··· Provided data ···

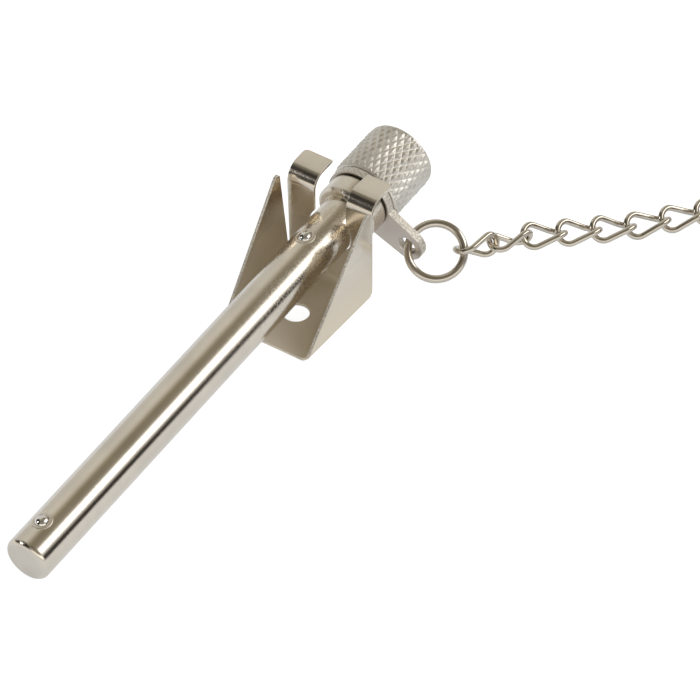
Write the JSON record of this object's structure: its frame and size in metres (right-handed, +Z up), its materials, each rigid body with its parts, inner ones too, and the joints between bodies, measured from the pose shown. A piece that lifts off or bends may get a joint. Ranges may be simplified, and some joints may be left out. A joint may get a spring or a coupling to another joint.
{
  "type": "window lock pin",
  "caption": "Detent-ball window lock pin with a knurled knob, lying in a folded steel clip bracket and tethered by a swivel tab, a jump ring and a twisted-link chain",
  "frame": {"origin": "centre of the bracket's screw hole, on the underside of its base", "axes": "+Z up out of the screw hole, away from the surface that the bracket is fixed to; -Y the way the pin's tip points (the pin lies 4.8 degrees nose down, its tip on the same surface as the base); +X the side that the chain leaves on"},
  "size_m": [0.1141, 0.1724, 0.0207],
  "materials": {
    "sheet": "nickel plated sheet, light orange peel",
    "turned": "nickel plated, turned and barrelled bright",
    "knurled": "nickel plated over a fine diamond knurl",
    "ball": "polished ball bearing steel",
    "spring": "plain spring wire",
    "tab": "nickel plated, sheared edge",
    "wire": "nickel plated wire",
    "link": "nickel plated wire"
  },
  "bodies": {
    "bracket": {"bracket": "sheet"},
    "pin": {"pin": "turned", "knob": "knurled", "tip_ball_spring": "spring", "clip_ball_spring": "spring"},
    "tip_ball": {"tip_ball": "ball"},
    "clip_ball": {"clip_ball": "ball"},
    "tab": {"chain_tab": "tab"},
    "jump_ring": {"jump_ring": "wire"},
    "link_01": {"chain_link_01": "link"},
    "link_02": {"chain_link_02": "link"},
    "link_03": {"chain_link_03": "link"},
    "link_04": {"chain_link_04": "link"},
    "link_05": {"chain_link_05": "link"},
    "link_06": {"chain_link_06": "link"},
    "link_07": {"chain_link_07": "link"},
    "link_08": {"chain_link_08": "link"},
    "link_09": {"chain_link_09": "link"},
    "link_10": {"chain_link_10": "link"},
    "link_11": {"chain_link_11": "link"},
    "link_12": {"chain_link_12": "link"},
    "link_13": {"chain_link_13": "link"},
    "link_14": {"chain_link_14": "link"},
    "link_15": {"chain_link_15": "link"},
    "link_16": {"chain_link_16": "link"},
    "link_17": {"chain_link_17": "link"},
    "link_18": {"chain_link_18": "link"},
    "end_ring": {"end_ring": "wire"}
  },
  "joints": [
    {"name": "pin_slide", "type": "slide", "parent": "bracket", "child": "pin", "axis": [0, 0.9965, 0.0839], "range_m": [-0.003, 0.1]},
    {"name": "tip_ball_travel", "type": "slide", "parent": "pin", "child": "tip_ball", "axis": [0.1564, 0.0829, -0.9842], "range_m": [0, 0.00065], "stiffness_N_per_m": 1500, "springref_m": -0.001, "deforming": ["tip_ball_spring"]},
    {"name": "clip_ball_travel", "type": "slide", "parent": "pin", "child": "clip_ball", "axis": [0.1564, 0.0829, -0.9842], "range_m": [0, 0.00065], "stiffness_N_per_m": 1500, "springref_m": -0.001, "deforming": ["clip_ball_spring"]},
    {"name": "tab_swivel", "type": "hinge", "parent": "pin", "child": "tab", "pos_m": [0, 0.01892, 0.01161], "axis": [0, 0.9965, 0.0839], "continuous": true},
    {"name": "ring_swing", "type": "hinge", "parent": "tab", "child": "jump_ring", "pos_m": [0.00916, 0.0194, 0.00591], "axis": [0, 0.9965, 0.0839], "range_deg": [-45, 45]},
    {"name": "link_01_hinge", "type": "hinge", "parent": "jump_ring", "child": "link_01", "pos_m": [0.01711, 0.02383, 0.00522], "axis": [-0.4966, 0.5994, 0.6278], "range_deg": [-45, 45]},
    {"name": "link_02_hinge", "type": "hinge", "parent": "link_01", "child": "link_02", "pos_m": [0.0196, 0.02782, 0.00464], "axis": [-0.8118, 0.5396, 0.2233], "range_deg": [-45, 45]},
    {"name": "link_03_hinge", "type": "hinge", "parent": "link_02", "child": "link_03", "pos_m": [0.02342, 0.03392, 0.00375], "axis": [0.2538, -0.0184, 0.9671], "range_deg": [-45, 45]},
    {"name": "link_04_hinge", "type": "hinge", "parent": "link_03", "child": "link_04", "pos_m": [0.02655, 0.03765, 0.00315], "axis": [0.4862, -0.5206, -0.7018], "range_deg": [-45, 45]},
    {"name": "link_05_hinge", "type": "hinge", "parent": "link_04", "child": "link_05", "pos_m": [0.03117, 0.04316, 0.00227], "axis": [-0.5971, 0.3884, -0.7018], "range_deg": [-45, 45]},
    {"name": "link_06_hinge", "type": "hinge", "parent": "link_05", "child": "link_06", "pos_m": [0.0343, 0.04689, 0.00153], "axis": [-0.5417, 0.4545, 0.7071], "range_deg": [-45, 45]},
    {"name": "link_07_hinge", "type": "hinge", "parent": "link_06", "child": "link_07", "pos_m": [0.03896, 0.05244, 0.00153], "axis": [0.5417, -0.4545, 0.7071], "range_deg": [-45, 45]},
    {"name": "link_08_hinge", "type": "hinge", "parent": "link_07", "child": "link_08", "pos_m": [0.04212, 0.05621, 0.00153], "axis": [0.5417, -0.4545, -0.7071], "range_deg": [-45, 45]},
    {"name": "link_09_hinge", "type": "hinge", "parent": "link_08", "child": "link_09", "pos_m": [0.04678, 0.06176, 0.00153], "axis": [-0.5417, 0.4545, -0.7071], "range_deg": [-45, 45]},
    {"name": "link_10_hinge", "type": "hinge", "parent": "link_09", "child": "link_10", "pos_m": [0.04993, 0.06552, 0.00153], "axis": [-0.5417, 0.4545, 0.7071], "range_deg": [-45, 45]},
    {"name": "link_11_hinge", "type": "hinge", "parent": "link_10", "child": "link_11", "pos_m": [0.05459, 0.07107, 0.00153], "axis": [0.5417, -0.4545, 0.7071], "range_deg": [-45, 45]},
    {"name": "link_12_hinge", "type": "hinge", "parent": "link_11", "child": "link_12", "pos_m": [0.058, 0.07462, 0.00153], "axis": [0.4545, -0.5417, -0.7071], "range_deg": [-45, 45]},
    {"name": "link_13_hinge", "type": "hinge", "parent": "link_12", "child": "link_13", "pos_m": [0.06355, 0.07928, 0.00153], "axis": [-0.4545, 0.5417, -0.7071], "range_deg": [-45, 45]},
    {"name": "link_14_hinge", "type": "hinge", "parent": "link_13", "child": "link_14", "pos_m": [0.06752, 0.08218, 0.00153], "axis": [-0.3536, 0.6124, 0.7071], "range_deg": [-45, 45]},
    {"name": "link_15_hinge", "type": "hinge", "parent": "link_14", "child": "link_15", "pos_m": [0.0738, 0.08581, 0.00153], "axis": [0.3536, -0.6124, 0.7071], "range_deg": [-45, 45]},
    {"name": "link_16_hinge", "type": "hinge", "parent": "link_15", "child": "link_16", "pos_m": [0.07821, 0.08798, 0.00153], "axis": [0.2418, -0.6645, -0.7071], "range_deg": [-45, 45]},
    {"name": "link_17_hinge", "type": "hinge", "parent": "link_16", "child": "link_17", "pos_m": [0.08502, 0.09046, 0.00153], "axis": [-0.2418, 0.6645, -0.7071], "range_deg": [-45, 45]},
    {"name": "link_18_hinge", "type": "hinge", "parent": "link_17", "child": "link_18", "pos_m": [0.08973, 0.09183, 0.00179], "axis": [-0.1799, 0.8886, 0.422], "range_deg": [-45, 45]},
    {"name": "end_ring_hinge", "type": "hinge", "parent": "link_18", "child": "end_ring", "pos_m": [0.09512, 0.09318, 0.00199], "axis": [-0.1736, 0.9848, 0], "range_deg": [-60, 40]}
  ]
}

···

* The exercise:
Reproduce all the data word for word.

* Response:
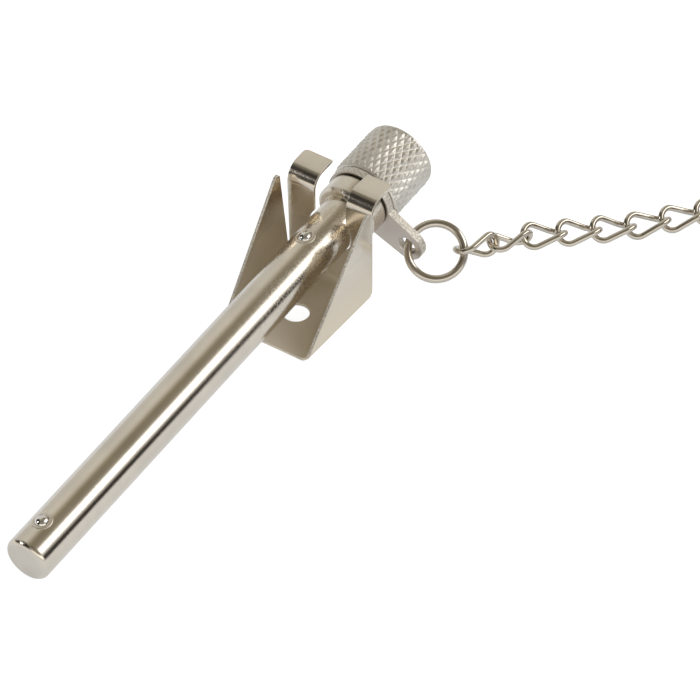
Write the JSON record of this object's structure: its frame and size in metres (right-handed, +Z up), its materials, each rigid body with its parts, inner ones too, and the joints between bodies, measured from the pose shown. A piece that lifts off or bends may get a joint. Ranges may be simplified, and some joints may be left out. A joint may get a spring or a coupling to another joint.
{
  "type": "window lock pin",
  "caption": "Detent-ball window lock pin with a knurled knob, lying in a folded steel clip bracket and tethered by a swivel tab, a jump ring and a twisted-link chain",
  "frame": {"origin": "centre of the bracket's screw hole, on the underside of its base", "axes": "+Z up out of the screw hole, away from the surface that the bracket is fixed to; -Y the way the pin's tip points (the pin lies 4.8 degrees nose down, its tip on the same surface as the base); +X the side that the chain leaves on"},
  "size_m": [0.1141, 0.1724, 0.0207],
  "materials": {
    "sheet": "nickel plated sheet, light orange peel",
    "turned": "nickel plated, turned and barrelled bright",
    "knurled": "nickel plated over a fine diamond knurl",
    "ball": "polished ball bearing steel",
    "spring": "plain spring wire",
    "tab": "nickel plated, sheared edge",
    "wire": "nickel plated wire",
    "link": "nickel plated wire"
  },
  "bodies": {
    "bracket": {"bracket": "sheet"},
    "pin": {"pin": "turned", "knob": "knurled", "tip_ball_spring": "spring", "clip_ball_spring": "spring"},
    "tip_ball": {"tip_ball": "ball"},
    "clip_ball": {"clip_ball": "ball"},
    "tab": {"chain_tab": "tab"},
    "jump_ring": {"jump_ring": "wire"},
    "link_01": {"chain_link_01": "link"},
    "link_02": {"chain_link_02": "link"},
    "link_03": {"chain_link_03": "link"},
    "link_04": {"chain_link_04": "link"},
    "link_05": {"chain_link_05": "link"},
    "link_06": {"chain_link_06": "link"},
    "link_07": {"chain_link_07": "link"},
    "link_08": {"chain_link_08": "link"},
    "link_09": {"chain_link_09": "link"},
    "link_10": {"chain_link_10": "link"},
    "link_11": {"chain_link_11": "link"},
    "link_12": {"chain_link_12": "link"},
    "link_13": {"chain_link_13": "link"},
    "link_14": {"chain_link_14": "link"},
    "link_15": {"chain_link_15": "link"},
    "link_16": {"chain_link_16": "link"},
    "link_17": {"chain_link_17": "link"},
    "link_18": {"chain_link_18": "link"},
    "end_ring": {"end_ring": "wire"}
  },
  "joints": [
    {"name": "pin_slide", "type": "slide", "parent": "bracket", "child": "pin", "axis": [0, 0.9965, 0.0839], "range_m": [-0.003, 0.1]},
    {"name": "tip_ball_travel", "type": "slide", "parent": "pin", "child": "tip_ball", "axis": [0.1564, 0.0829, -0.9842], "range_m": [0, 0.00065], "stiffness_N_per_m": 1500, "springref_m": -0.001, "deforming": ["tip_ball_spring"]},
    {"name": "clip_ball_travel", "type": "slide", "parent": "pin", "child": "clip_ball", "axis": [0.1564, 0.0829, -0.9842], "range_m": [0, 0.00065], "stiffness_N_per_m": 1500, "springref_m": -0.001, "deforming": ["clip_ball_spring"]},
    {"name": "tab_swivel", "type": "hinge", "parent": "pin", "child": "tab", "pos_m": [0, 0.01892, 0.01161], "axis": [0, 0.9965, 0.0839], "continuous": true},
    {"name": "ring_swing", "type": "hinge", "parent": "tab", "child": "jump_ring", "pos_m": [0.00916, 0.0194, 0.00591], "axis": [0, 0.9965, 0.0839], "range_deg": [-45, 45]},
    {"name": "link_01_hinge", "type": "hinge", "parent": "jump_ring", "child": "link_01", "pos_m": [0.01711, 0.02383, 0.00522], "axis": [-0.4966, 0.5994, 0.6278], "range_deg": [-45, 45]},
    {"name": "link_02_hinge", "type": "hinge", "parent": "link_01", "child": "link_02", "pos_m": [0.0196, 0.02782, 0.00464], "axis": [-0.8118, 0.5396, 0.2233], "range_deg": [-45, 45]},
    {"name": "link_03_hinge", "type": "hinge", "parent": "link_02", "child": "link_03", "pos_m": [0.02342, 0.03392, 0.00375], "axis": [0.2538, -0.0184, 0.9671], "range_deg": [-45, 45]},
    {"name": "link_04_hinge", "type": "hinge", "parent": "link_03", "child": "link_04", "pos_m": [0.02655, 0.03765, 0.00315], "axis": [0.4862, -0.5206, -0.7018], "range_deg": [-45, 45]},
    {"name": "link_05_hinge", "type": "hinge", "parent": "link_04", "child": "link_05", "pos_m": [0.03117, 0.04316, 0.00227], "axis": [-0.5971, 0.3884, -0.7018], "range_deg": [-45, 45]},
    {"name": "link_06_hinge", "type": "hinge", "parent": "link_05", "child": "link_06", "pos_m": [0.0343, 0.04689, 0.00153], "axis": [-0.5417, 0.4545, 0.7071], "range_deg": [-45, 45]},
    {"name": "link_07_hinge", "type": "hinge", "parent": "link_06", "child": "link_07", "pos_m": [0.03896, 0.05244, 0.00153], "axis": [0.5417, -0.4545, 0.7071], "range_deg": [-45, 45]},
    {"name": "link_08_hinge", "type": "hinge", "parent": "link_07", "child": "link_08", "pos_m": [0.04212, 0.05621, 0.00153], "axis": [0.5417, -0.4545, -0.7071], "range_deg": [-45, 45]},
    {"name": "link_09_hinge", "type": "hinge", "parent": "link_08", "child": "link_09", "pos_m": [0.04678, 0.06176, 0.00153], "axis": [-0.5417, 0.4545, -0.7071], "range_deg": [-45, 45]},
    {"name": "link_10_hinge", "type": "hinge", "parent": "link_09", "child": "link_10", "pos_m": [0.04993, 0.06552, 0.00153], "axis": [-0.5417, 0.4545, 0.7071], "range_deg": [-45, 45]},
    {"name": "link_11_hinge", "type": "hinge", "parent": "link_10", "child": "link_11", "pos_m": [0.05459, 0.07107, 0.00153], "axis": [0.5417, -0.4545, 0.7071], "range_deg": [-45, 45]},
    {"name": "link_12_hinge", "type": "hinge", "parent": "link_11", "child": "link_12", "pos_m": [0.058, 0.07462, 0.00153], "axis": [0.4545, -0.5417, -0.7071], "range_deg": [-45, 45]},
    {"name": "link_13_hinge", "type": "hinge", "parent": "link_12", "child": "link_13", "pos_m": [0.06355, 0.07928, 0.00153], "axis": [-0.4545, 0.5417, -0.7071], "range_deg": [-45, 45]},
    {"name": "link_14_hinge", "type": "hinge", "parent": "link_13", "child": "link_14", "pos_m": [0.06752, 0.08218, 0.00153], "axis": [-0.3536, 0.6124, 0.7071], "range_deg": [-45, 45]},
    {"name": "link_15_hinge", "type": "hinge", "parent": "link_14", "child": "link_15", "pos_m": [0.0738, 0.08581, 0.00153], "axis": [0.3536, -0.6124, 0.7071], "range_deg": [-45, 45]},
    {"name": "link_16_hinge", "type": "hinge", "parent": "link_15", "child": "link_16", "pos_m": [0.07821, 0.08798, 0.00153], "axis": [0.2418, -0.6645, -0.7071], "range_deg": [-45, 45]},
    {"name": "link_17_hinge", "type": "hinge", "parent": "link_16", "child": "link_17", "pos_m": [0.08502, 0.09046, 0.00153], "axis": [-0.2418, 0.6645, -0.7071], "range_deg": [-45, 45]},
    {"name": "link_18_hinge", "type": "hinge", "parent": "link_17", "child": "link_18", "pos_m": [0.08973, 0.09183, 0.00179], "axis": [-0.1799, 0.8886, 0.422], "range_deg": [-45, 45]},
    {"name": "end_ring_hinge", "type": "hinge", "parent": "link_18", "child": "end_ring", "pos_m": [0.09512, 0.09318, 0.00199], "axis": [-0.1736, 0.9848, 0], "range_deg": [-60, 40]}
  ]
}